I have had the opportunity to connect with many members of the PDXWIT community already, and I am eager to get to know all of you. The amount of talent, strength, intelligence and creativity in this community of folks committed to the mission is profound, and deeply inspiring. I look forward to joining you all, learning from each of you, and ensuring that as your executive director I am doing everything I can to keep your organization on track as it continues to change the game.
Thanks for having me and I look forward to getting to work.
Q&A - Elizabeth Stock with PDXWIT Press Manager, Allison Cefalo
AC: Why PDXWIT? What drew you to the organization?
ES: I like to keep a pulse on local organizations that are focused on equity and inclusion so PDXWIT has been on my radar for awhile. I have been doing consulting work for Diversa, an educational tech company, which led me to linking with PDXWIT on some projects. I started coming to the happy hours and connecting with so many exceptional people. I knew from the first event I attended that I wanted to continue to be part of this community in some way.
I have always been impressed by organizations that function primarily as a result of committed volunteers. I have a long history of volunteering myself, and I have found my professional interests through my volunteer experiences. PDXWIT has managed to accomplish so much primarily due to the volunteers who dedicate themselves to the organization and I find that tremendously inspiring.
I love when an organization can simultaneously have a laser focus but also recognize there is work to be done beyond the specific organizational focus. I think PDXWIT exists very well within that reality. I also appreciate the organization’s ability to be self-reflective, which sometimes means making changes. A strong organization is one that can evolve and improve as it continues to understand the needs of its constituents, and I think PDXWIT is a model organization when it comes to doing that.
AC: What are you most excited to accomplish in your new role?
ES: I am excited to continue the incredible momentum that Megan, the board of directors, and so many volunteers have created. I look forward to continuing to find corporate supporters and donors who are looking to put their resources towards an organization committed to equity. Fundraising is something I have always enjoyed. I get satisfaction out of helping people and companies find meaningful places to put their money so I am looking forward to exploring new funding opportunities for the organization.
I also am eager to understand how I can best support the tremendous volunteers for this organization. PDXWIT simply could not operate without them so ensuring they are getting the tools and support they need to keep going feels really important.

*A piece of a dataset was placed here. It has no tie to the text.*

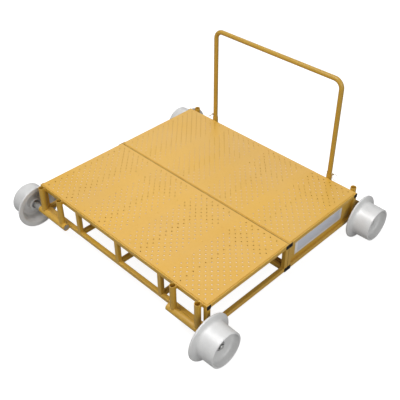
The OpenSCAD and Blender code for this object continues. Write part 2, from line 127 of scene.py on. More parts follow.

AC: Is there anything specific that you want to say? A key message to convey?
ES: PDXWIT has reached the point of hiring an executive director because of the dedication, hard work, and grit of so many people. I just really want to thank those who came before me to bring the organization to where it is now.
AC: What part of your professional and personal background would you like to ensure the audience knows about?
ES:I have been putting my personal values around diversity and inclusion into direct action throughout my career. As Director of Foster Care Services at Boys & Girls Aid, I consistently took steps to ensure that programs and services were inclusive to all who accessed them. From creating gender neutral bathrooms to ensuring youth in residential programs had culturally specific hair products, it was fundamental that services took the needs of everyone into account. I hired and supervised a diverse team of staff and provided them with the resources they needed in order to create safe spaces for all children they worked with. When tasked with volunteer and foster family recruitment, I was thoughtful about what communities I reached out to, ensuring I captured a diverse network of potential folks to engage.
In my work at Diversa edu, I had the opportunity to engage with generations of African American community members in Northeast Portland who have experienced the devastating consequences of gentrification. Through storytelling encounters and the creation of historical art markers, there will be increased visibility for this community of folks. I am passionate about storytelling, and appreciate what art and technology can offer in terms of illustrating and amplifying people's stories.
AC: Are there any details about meeting Megan or the organization's leadership team that would be appropriate to share with the reader and humanize your involvement?
As I was wrapping up my interview with the board of directors, I reached into my bag to grab a writing sample I planned to leave behind. When I pulled the folder with the writing sample out of my bag, out also came a diaper and a tampon. I felt embarrassed for a split second, but then quickly felt like a badass.